__WHAT YOU HAVE TO DO__. Your task is to copy every line of this material exactly.

<<<<

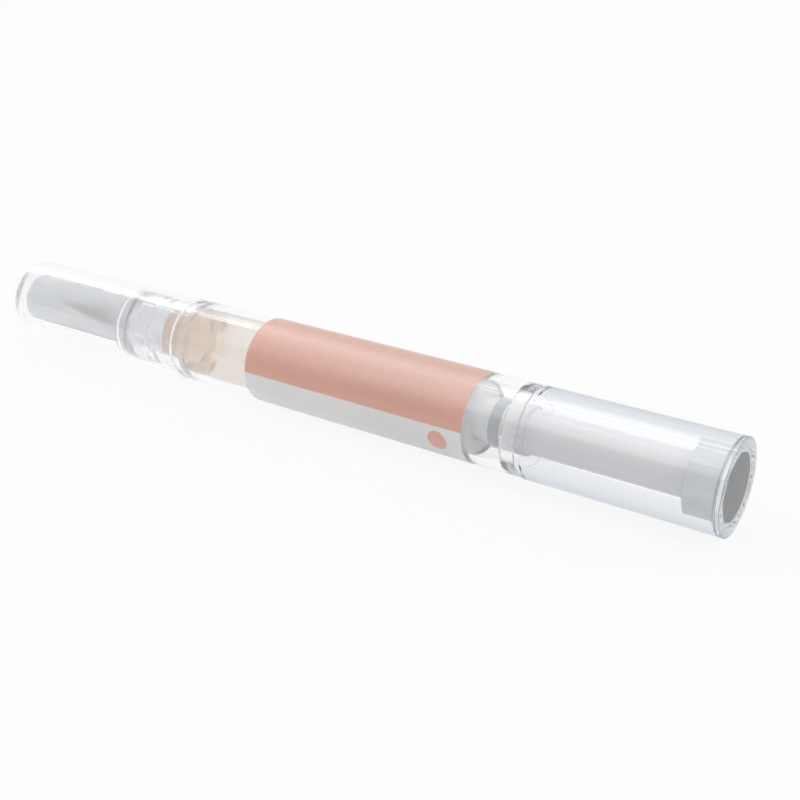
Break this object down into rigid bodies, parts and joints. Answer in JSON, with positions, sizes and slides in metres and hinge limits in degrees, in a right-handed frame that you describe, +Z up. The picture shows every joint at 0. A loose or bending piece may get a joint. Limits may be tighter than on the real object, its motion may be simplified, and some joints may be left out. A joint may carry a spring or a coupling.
{
  "type": "twist-up oil pen",
  "caption": "Clear twist-up cosmetic oil pen with a pull-off cap over a pointed brush, a wrapped label on the barrel, and a clear twist knob that drives a screw and piston.",
  "frame": {"origin": "middle of the pen's length, on the surface that the pen lies on", "axes": "+X along the pen's axis towards the end of the knob, +Z up, +Y across"},
  "size_m": [0.12, 0.0124, 0.0124],
  "materials": {
    "clear_shell": "clear, polished",
    "frosted_liner": "translucent",
    "label_film": "printed film, peach above and grey below",
    "natural_plastic": "translucent white",
    "white_plastic": "satin white",
    "grey_plastic": "satin grey",
    "nylon_bristle": "fine strands",
    "oil": "cream coloured oil"
  },
  "bodies": {
    "barrel": {"barrel": "clear_shell", "label": "label_film", "nozzle": "natural_plastic", "bristles": "nylon_bristle", "feed_tube": "natural_plastic", "brush_retainer": "natural_plastic", "guide_sleeve": "white_plastic", "drive_nut": "white_plastic", "ratchet_ring": "grey_plastic", "oil_fill": "oil"},
    "cap": {"cap": "clear_shell", "inner_cap": "frosted_liner"},
    "knob": {"knob": "clear_shell", "tail_plug": "natural_plastic", "rotor_tube": "white_plastic", "pawl_ring": "grey_plastic", "retaining_ring": "grey_plastic"},
    "piston": {"piston": "white_plastic"},
    "screw": {"lead_screw": "white_plastic"}
  },
  "joints": [
    {"name": "cap_pull", "type": "slide", "parent": "barrel", "child": "cap", "axis": [-1, 0, 0], "range_m": [0, 0.045]},
    {"name": "knob_turn", "type": "hinge", "parent": "barrel", "child": "knob", "pos_m": [0, 0, 0.0062], "axis": [-1, 0, 0], "range_deg": [0, 2871], "deforming": ["pawl_ring"]},
    {"name": "piston_slide", "type": "slide", "parent": "barrel", "child": "piston", "axis": [-1, 0, 0], "range_m": [0, 0.03195], "deforming": ["oil_fill"]},
    {"name": "screw_spin", "type": "hinge", "parent": "piston", "child": "screw", "pos_m": [0, 0, 0.0062], "axis": [-1, 0, 0], "range_deg": [0, 2875]}
  ],
  "couplings": [
    {"joint": "piston_slide", "follows": "knob_turn", "m_per_rad": 0.00063662},
    {"joint": "screw_spin", "follows": "knob_turn", "ratio": 1}
  ]
}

>>>>

__TASK RESPONSE__.
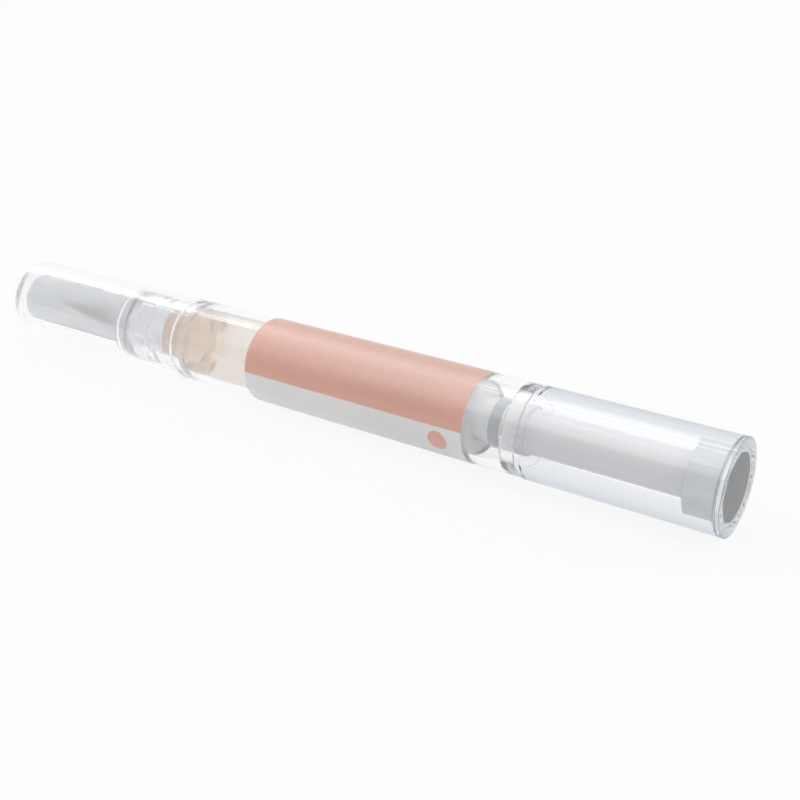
Break this object down into rigid bodies, parts and joints. Answer in JSON, with positions, sizes and slides in metres and hinge limits in degrees, in a right-handed frame that you describe, +Z up. The picture shows every joint at 0. A loose or bending piece may get a joint. Limits may be tighter than on the real object, its motion may be simplified, and some joints may be left out. A joint may carry a spring or a coupling.
{
  "type": "twist-up oil pen",
  "caption": "Clear twist-up cosmetic oil pen with a pull-off cap over a pointed brush, a wrapped label on the barrel, and a clear twist knob that drives a screw and piston.",
  "frame": {"origin": "middle of the pen's length, on the surface that the pen lies on", "axes": "+X along the pen's axis towards the end of the knob, +Z up, +Y across"},
  "size_m": [0.12, 0.0124, 0.0124],
  "materials": {
    "clear_shell": "clear, polished",
    "frosted_liner": "translucent",
    "label_film": "printed film, peach above and grey below",
    "natural_plastic": "translucent white",
    "white_plastic": "satin white",
    "grey_plastic": "satin grey",
    "nylon_bristle": "fine strands",
    "oil": "cream coloured oil"
  },
  "bodies": {
    "barrel": {"barrel": "clear_shell", "label": "label_film", "nozzle": "natural_plastic", "bristles": "nylon_bristle", "feed_tube": "natural_plastic", "brush_retainer": "natural_plastic", "guide_sleeve": "white_plastic", "drive_nut": "white_plastic", "ratchet_ring": "grey_plastic", "oil_fill": "oil"},
    "cap": {"cap": "clear_shell", "inner_cap": "frosted_liner"},
    "knob": {"knob": "clear_shell", "tail_plug": "natural_plastic", "rotor_tube": "white_plastic", "pawl_ring": "grey_plastic", "retaining_ring": "grey_plastic"},
    "piston": {"piston": "white_plastic"},
    "screw": {"lead_screw": "white_plastic"}
  },
  "joints": [
    {"name": "cap_pull", "type": "slide", "parent": "barrel", "child": "cap", "axis": [-1, 0, 0], "range_m": [0, 0.045]},
    {"name": "knob_turn", "type": "hinge", "parent": "barrel", "child": "knob", "pos_m": [0, 0, 0.0062], "axis": [-1, 0, 0], "range_deg": [0, 2871], "deforming": ["pawl_ring"]},
    {"name": "piston_slide", "type": "slide", "parent": "barrel", "child": "piston", "axis": [-1, 0, 0], "range_m": [0, 0.03195], "deforming": ["oil_fill"]},
    {"name": "screw_spin", "type": "hinge", "parent": "piston", "child": "screw", "pos_m": [0, 0, 0.0062], "axis": [-1, 0, 0], "range_deg": [0, 2875]}
  ],
  "couplings": [
    {"joint": "piston_slide", "follows": "knob_turn", "m_per_rad": 0.00063662},
    {"joint": "screw_spin", "follows": "knob_turn", "ratio": 1}
  ]
}